From Alandaluz we traveled down south to the biggest city in Ecuador, Guyaquil. That night we got settled into our little hotel rooms, then went out for some delicious Shawarma, and climbed the 444 winding steps up by the board walk flanked by little stores, bars with reggae floating out of the windows and up to the light hosue which is the hightest point in the city, and we had a 360 degree view. The next day, 95 degrees and humid mid day, we went to the Historical Park of Guyaquil and saw a great array of animals from Sloths to monkeys to parrots and even Tapirs. The part also is home to a mangrove forest which excited me more than I can express. Mangroves are truly amazing and are as important as marshlands due to their water and air filtration abilities and because they are natural buffers against storms, and host to a vast diversity of species. We ventured to the Archaeology museum where our director Faba gave us a tour of the pre-colonial societies of Ecuador and their amazing ceramics which were the first in the whole continent.
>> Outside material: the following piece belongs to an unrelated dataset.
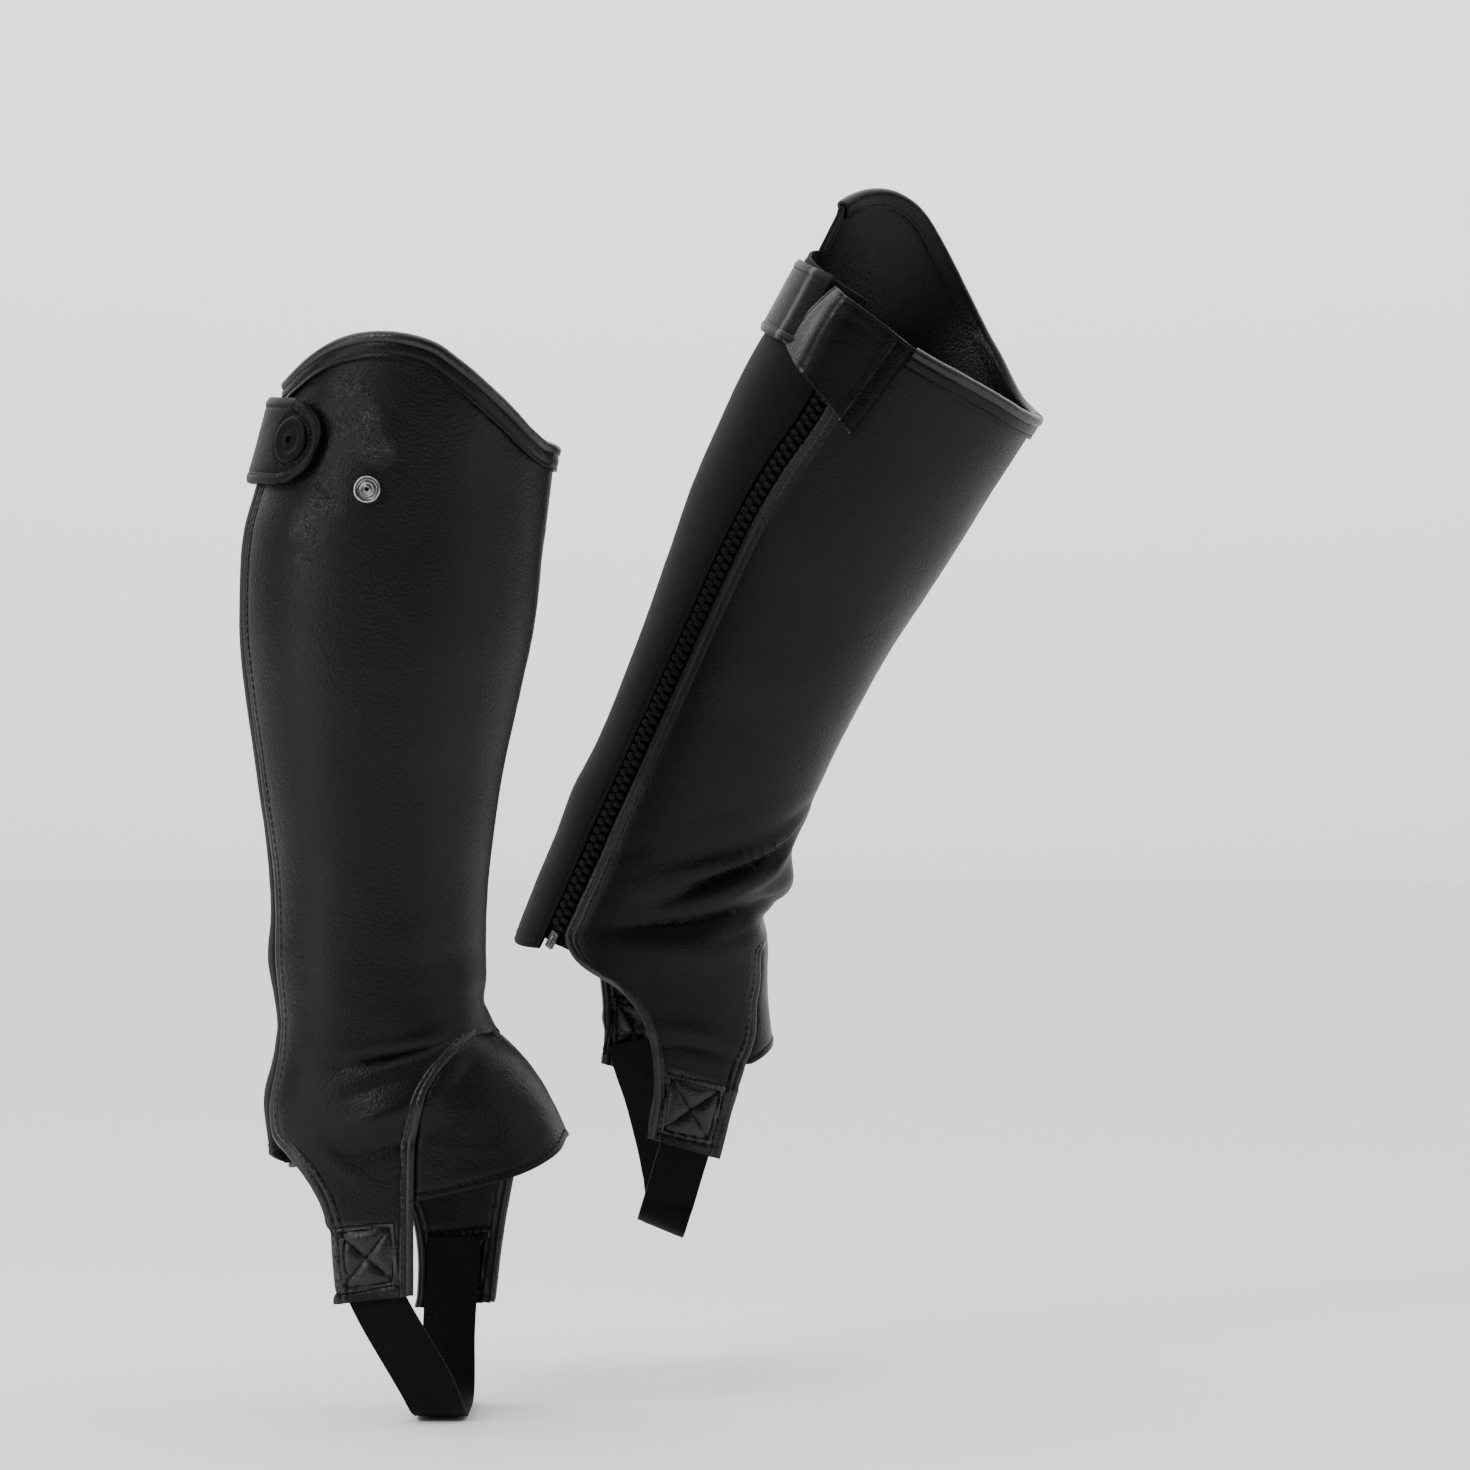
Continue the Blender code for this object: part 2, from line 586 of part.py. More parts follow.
def add_zip(chap, leather_rows, tape_finish, chain_finish, metal_finish, collection):
    """Tape between the leather and the stretch panel, the closed chain on it, its slider and bottom retainer."""
    rows_down = 16
    calf, _, inner = leather_rows
    seam = [row[-1] for row in calf + inner[1:]]
    tape, chain = [], []
    for j in range(rows_down + 1):
        height = mix(*ZIP_TAPE_ENDS, j / rows_down)
        front = chap.step_round(max(turn_on(seam, height), inner_edge(chap, height)), height, SEAM_GAP)
        back = chap.zip_turn(height, SEAM_GAP - ZIP_SLOT / 2)
        tape.append([(mix(front, back, part), height) for part in (0, 0.5, 1)])
        height = mix(*ZIP_CHAIN_ENDS, j / rows_down)
        half = ZIP_CHAIN_WIDTH / 2
        chain.append([(chap.zip_turn(height, across), height) for across in (-half, 0, half)])
    add_wall(chap, "zip_tape", [lay(chap, tape)], TAPE, tape_finish, collection)
    chain_base = TAPE + LAY_GAP
    add_wall(chap, "zip_chain", [lay(chap, chain, chain_base)], ZIP_CHAIN_RISE, chain_finish, collection)
    add_block(chap, "zip_slider", ZIP_SLIDER_HEIGHT, ZIP_SLIDER_SIZE, metal_finish, collection)
    add_block(chap, "zip_retainer", ZIP_RETAINER_HEIGHT, ZIP_RETAINER_SIZE, metal_finish, collection)


def add_block(chap, name, height, size, finish, collection):
    """A small hard piece of the zip: width, length along the zip and rise, with rounded edges."""
    width, length, rise = size
    turn = chap.zip_turn(height)
    normal = chap.normal(turn, height)
    down_zip = (chap.point(chap.zip_turn(height - 5), height - 5) - chap.point(turn, height)).normalized()
    across = down_zip.cross(normal).normalized()
    down_zip = normal.cross(across)
    centre = chap.point(turn, height, TAPE + LAY_GAP + ZIP_METAL_LIFT + rise / 2)
    build = bmesh.new()
    bmesh.ops.create_cube(build, size=1.0, matrix=Matrix.Diagonal((width * MM, length * MM, rise * MM, 1)))
    mesh = bpy.data.meshes.new(name)
    build.to_mesh(mesh)
    build.free()
    made = add_object(chap, name, mesh, finish, collection)
    made.matrix_local = Matrix.Translation(centre * MM) @ Matrix((across, down_zip, normal)).transposed().to_4x4()
    edges = made.modifiers.new("edges", "BEVEL")
    edges.width = METAL_EDGE * MM
    edges.segments = 1
    return made


def add_flap(chap, finish, collection):
    """The leather square sewn down along its front edge and standing off over the zip's top."""
    steps = 8
    front_top, rear_top, rear_bottom, front_bottom = FLAP_CORNERS
    base = LEATHER + LAY_GAP
    rows = []
    for j in range(steps + 1):
        down = j / steps
        row = []
        for i in range(steps + 1):
            back = i / steps
            x = mix(mix(front_top[0], front_bottom[0], down), mix(rear_top[0], rear_bottom[0], down), back)
            height = mix(mix(front_top[1], front_bottom[1], down), mix(rear_top[1], rear_bottom[1], down), back)
            risen = min(1.0, max(0.0, (back - FLAP_SEWN) / FLAP_RISE))
            lift = FLAP_PUFF * risen * risen * (3 - 2 * risen)
            row.append((chap.turn_at(x, height, 1), height, base + lift))
        rows.append(row)
    return add_wall(chap, "strap_flap", [lay(chap, rows)], FLAP_WALL, finish, collection)


def strap_line(chap):
    """The closing strap's middle line as (turn, height), from under the flap round the back."""
    start = chap.turn_at(*STRAP_START, 1)
    end = 360 + chap.turn_at(*STRAP_END, -1)
    return (start, STRAP_START[1]), (180.0, STRAP_BACK_HEIGHT), (end, STRAP_END[1])


def strap_base(turn):
    """How far off the leg the strap lies: down on the stretch panel at the back, clear of the binding at its ends."""
    ends = LEATHER + BINDING_WALL + LAY_GAP * 2 + STRAP_STANDOFF
    away = min(1.0, max(STRAP_BACK[0] - turn, turn - STRAP_BACK[1], 0.0) / STRAP_RISE_DEG)
    return mix(STRETCH + LAY_GAP, ends, away * away * (3 - 2 * away))


def add_closing_strap(chap, finish, collection):
    columns, across_steps, round_steps = 13, 4, 5
    start, back, end = strap_line(chap)
    middle = evenly_along((start, back, end), columns)
    half = STRAP_WIDTH / 2
    stations = [(turn, height, half) for turn, height in middle]
    for k in range(1, round_steps + 1):
        angle = math.radians(STRAP_ROUND_DEG) * k / round_steps
        turn = chap.step_round(end[0] - 360, end[1], half * math.sin(angle)) + 360
        stations.append((turn, end[1], half * math.cos(angle)))
    rows = []
    for turn, height, reach in stations:
        row = []
        for i in range(across_steps + 1):
            level = height + reach * (1 - 2 * i / across_steps)
            row.append((turn, level, strap_base(turn)))
        rows.append(row)
    add_wall(chap, "closing_strap", [lay(chap, rows)], STRAP_WALL, finish, collection)
    return strap_base(end[0]) + STRAP_WALL


def add_turned(chap, name, profile, spot, side, off, finish, collection):
    """A round piece turned about the outward direction at a spot (x, height) of the leg."""
    x, height = spot
    turn = chap.turn_at(x, height, side)
    normal = chap.normal(turn, height)
    build = bmesh.new()
    verts = [build.verts.new((radius * MM, 0, level * MM)) for radius, level in profile]
    for a, b in zip(verts, verts[1:]):
        build.edges.new((a, b))
    mesh = bpy.data.meshes.new(name)
    build.to_mesh(mesh)
    build.free()
    made = add_object(chap, name, mesh, finish, collection)
    place = Matrix.Translation(chap.point(turn, height, off) * MM)
    made.matrix_local = place @ Vector((0, 0, 1)).rotation_difference(normal).to_matrix().to_4x4()
    screw = made.modifiers.new("turned", "SCREW")
    screw.steps = screw.render_steps = TURNED_SEGMENTS
    screw.use_merge_vertices = True
    screw.merge_threshold = 0.00001
    return made


def rings_profile(radius, height, groove):
    """A disc's half outline from its top's middle outwards and down, with a plain ring sunk in its face."""
    return (
        (0, height), (radius * 0.4, height), (radius * 0.5, height - groove), (radius * 0.65, height - groove),
        (radius * 0.75, height), (radius, height * 0.5), (radius, 0), (0, 0),
    )


def sole_strap_y(chap, x, height, side):
    """How far out the sole strap lies where it hugs the foot, just inside the tab."""
    level = max(height, SOLE_STRAP_HUG_END)
    return chap.point(chap.turn_at(x, level, side), level, -SOLE_STRAP_WALL - LAY_GAP).y


def add_sole_strap(chap, finish, collection):
    steps, across_steps = 30, 3
    table, length = [], 0.0
    previous = None
    for across, height, x in SOLE_STRAP_ROUTE:
        here = Vector((x + read(chap.strap_hang, height, 1), across * chap.inner_y, height))
        if height > SOLE_STRAP_CORNER:
            here.y = sole_strap_y(chap, here.x, height, math.copysign(1, across))
        if previous is not None:
            length += (here - previous).length
        table.append((length, *here))
        previous = here
    path = [Vector([read(table, length * k / steps, c) for c in (1, 2, 3)]) for k in range(steps + 1)]
    middle_x, middle_height = SOLE_STRAP_MIDDLE
    hub = Vector((middle_x + read(chap.strap_hang, middle_height, 1), 0, middle_height))
    rows = []
    for k, here in enumerate(path):
        along = (path[min(k + 1, steps)] - path[max(k - 1, 0)]).normalized()
        side = math.copysign(1, here.y) * chap.inner_y
        lifted = min(1.0, max(0.0, (here.z - SOLE_STRAP_SOLE) / SOLE_STRAP_SLANT_FADE))
        slant = math.radians(SOLE_STRAP_SLANT) * lifted * (side < 0)
        wide = Vector((math.cos(slant), 0, math.sin(slant)))
        wide = (wide - along * wide.dot(along)).normalized()
        row = [here + wide * SOLE_STRAP_WIDTH * (t / across_steps - 0.5) for t in range(across_steps + 1)]
        if here.z > SOLE_STRAP_CORNER:
            for spot in row:
                spot.y = sole_strap_y(chap, spot.x, spot.z, side)
        rows.append(row)
    return add_wall(chap, "sole_strap", [rows], SOLE_STRAP_WALL, finish, collection, lambda p: p - hub)


# ---------------------------------------------------------------- the pair

def add_chap(chap, finishes, collection):
    leather, trim, stretch, elastic, tape, teeth, metal = finishes
    rows = panel_rows(chap)
    add_leather_panel(chap, rows, leather, collection)
    add_stretch_panel(chap, rows, stretch, collection)
    add_gusset(chap, rows, leather, collection)
    add_binding(chap, trim, collection)
    add_zip(chap, rows, tape, teeth, metal, collection)
    add_flap(chap, trim, collection)
    strap_face = add_closing_strap(chap, trim, collection)
    cap = rings_profile(SNAP_CAP_RADIUS, SNAP_CAP_HEIGHT, SNAP_CAP_GROOVE)
    add_turned(chap, "snap_cap", cap, SNAP_SPOT, -1, strap_face + LAY_GAP, trim, collection)
    stud = rings_profile(STUD_RADIUS, STUD_HEIGHT, STUD_GROOVE)
    add_turned(chap, "panel_stud", stud, STUD_SPOT, -1, LEATHER + LAY_GAP, metal, collection)
    add_sole_strap(chap, elastic, collection)


def add_stance(name, place, lean, roll, collection):
    """The empty that holds one chap's frame: lean tips its top forward, roll tips it towards -Y."""
    made = bpy.data.objects.new(name, None)
    made.location = place
    made.rotation_euler = (math.radians(roll), math.radians(lean), 0)
    collection.objects.link(made)
    return made


def main():
    clear_scene()
    collection = bpy.data.collections.new("half_chaps")
    bpy.context.scene.collection.children.link(collection)
    finishes = (
        material("black_leather", (0.022, 0.021, 0.022), 0.42),
        material("black_leather_trim", (0.018, 0.017, 0.018), 0.38),
        material("black_stretch", (0.016, 0.016, 0.018), 0.6),
        material("black_elastic", (0.012, 0.012, 0.012), 0.85),
        material("black_zip_tape", (0.012, 0.012, 0.013), 0.8),
        material("black_zip_teeth", (0.02, 0.02, 0.022), 0.35),
        material("dark_nickel", (0.55, 0.55, 0.56), 0.28, 1.0),
    )
    right = Chap("right", 1, RIGHT_LEG, RIGHT_FOLDS, (RIGHT_OUTER_TOP, RIGHT_INNER_TOP), RIGHT_STRETCH,
                 RIGHT_GUSSET_EDGE, RIGHT_GUSSET_TOP, 0.0, RIGHT_STRAP_HANG)
    left = Chap("left", -1, LEFT_LEG, LEFT_FOLDS, (LEFT_OUTER_TOP, LEFT_INNER_TOP), LEFT_STRETCH,
                LEFT_GUSSET_EDGE, LEFT_GUSSET_TOP, LEFT_TAB_SWING, LEFT_STRAP_HANG)
    right.stance = add_stance("right_stance", (0, 0, 0), 0, 0, collection)
    left.stance = add_stance("left_stance", LEFT_PLACE, LEFT_LEAN_DEG, LEFT_ROLL_DEG, collection)
    for chap in (right, left):
        add_chap(chap, finishes, collection)


main()
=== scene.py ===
"""The looks of a pair of black leather half chaps, in the hollow form they keep when worn.

Frame: metres, +Z up, +X the way the toes point, +Y from the right leg to the left leg. Each chap is laid out
on the surface of a plain leg, in the chap's own frame and in millimetres:
    x       forward from the middle of the top opening
    height  up from the origin, 6 mm below the right chap's top edge at the shin
    turn    degrees round the leg from the shin: minus on the outer side, plus on the inner, 180 at the back
Every sheet is a grid of such spots, with rows that run round the leg or across the piece.
"""
import math

import bmesh
import bpy
import numpy as np
from mathutils import Matrix, Vector, noise


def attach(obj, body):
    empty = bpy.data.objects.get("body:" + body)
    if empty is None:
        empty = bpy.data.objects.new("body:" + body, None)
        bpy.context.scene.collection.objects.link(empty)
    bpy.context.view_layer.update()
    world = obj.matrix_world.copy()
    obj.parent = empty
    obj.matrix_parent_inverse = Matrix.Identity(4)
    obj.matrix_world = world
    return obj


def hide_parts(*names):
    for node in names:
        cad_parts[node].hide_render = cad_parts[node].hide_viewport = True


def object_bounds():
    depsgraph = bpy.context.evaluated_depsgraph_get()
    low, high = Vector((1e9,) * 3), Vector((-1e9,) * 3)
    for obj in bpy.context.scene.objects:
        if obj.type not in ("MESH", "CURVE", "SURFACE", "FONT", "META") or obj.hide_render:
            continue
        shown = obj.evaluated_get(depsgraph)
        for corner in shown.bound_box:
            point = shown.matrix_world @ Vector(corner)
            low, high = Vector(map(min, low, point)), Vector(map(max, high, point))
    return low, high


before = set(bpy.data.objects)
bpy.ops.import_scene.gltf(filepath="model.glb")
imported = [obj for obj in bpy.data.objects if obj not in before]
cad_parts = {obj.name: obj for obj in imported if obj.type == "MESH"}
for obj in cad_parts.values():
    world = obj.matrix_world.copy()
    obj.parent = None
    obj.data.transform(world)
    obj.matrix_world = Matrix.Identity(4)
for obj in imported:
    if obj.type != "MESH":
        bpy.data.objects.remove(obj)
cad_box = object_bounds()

MM = 0.001

# Cloth walls, and the room between pieces
LEATHER = 2.0
STRETCH = 1.6
TAPE = 1.0
GUSSET_WALL = 1.6
BINDING_WALL = 1.4
FLAP_WALL = 1.8
STRAP_WALL = 2.4
SOLE_STRAP_WALL = 1.6
SEAM_GAP = 0.35
LAY_GAP = 0.4
TUCK = 5.0                      # how far one piece runs under the next at a seam
TUCK_DEPTH = 1.95               # how far it dips there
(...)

And then back on the plane and 45 minutes later we landed in the shockingly dry, cool, and busy city of Quito. It was possibly the best weeks I've spent so far here in Ecuador and inspired me to return to the coast for the final month of my program where i will be doing an independent study project living in the beach city of Manta and hopefully working in a sort of half-way house/ rehab center for teen girls. This part is very up in the air as my directors are trying to make contacts and allow me to participate in the organization, so more updates to come soon on my finalized plans. All in all the excursion has definitely been the culmination of the program as we were really given the opportunity to use all of our knowledge so far to experience a new part of the culture on our own. Spending my final month living on the coast and doing a project on my own will be the most challenging but hopefully rewarding experiences I can think of.
Wishing the best to all of you and sending all of my love. Only a little over a month until Mom, Dad and Becca come down which is both exciting and scary how fast time has been flying!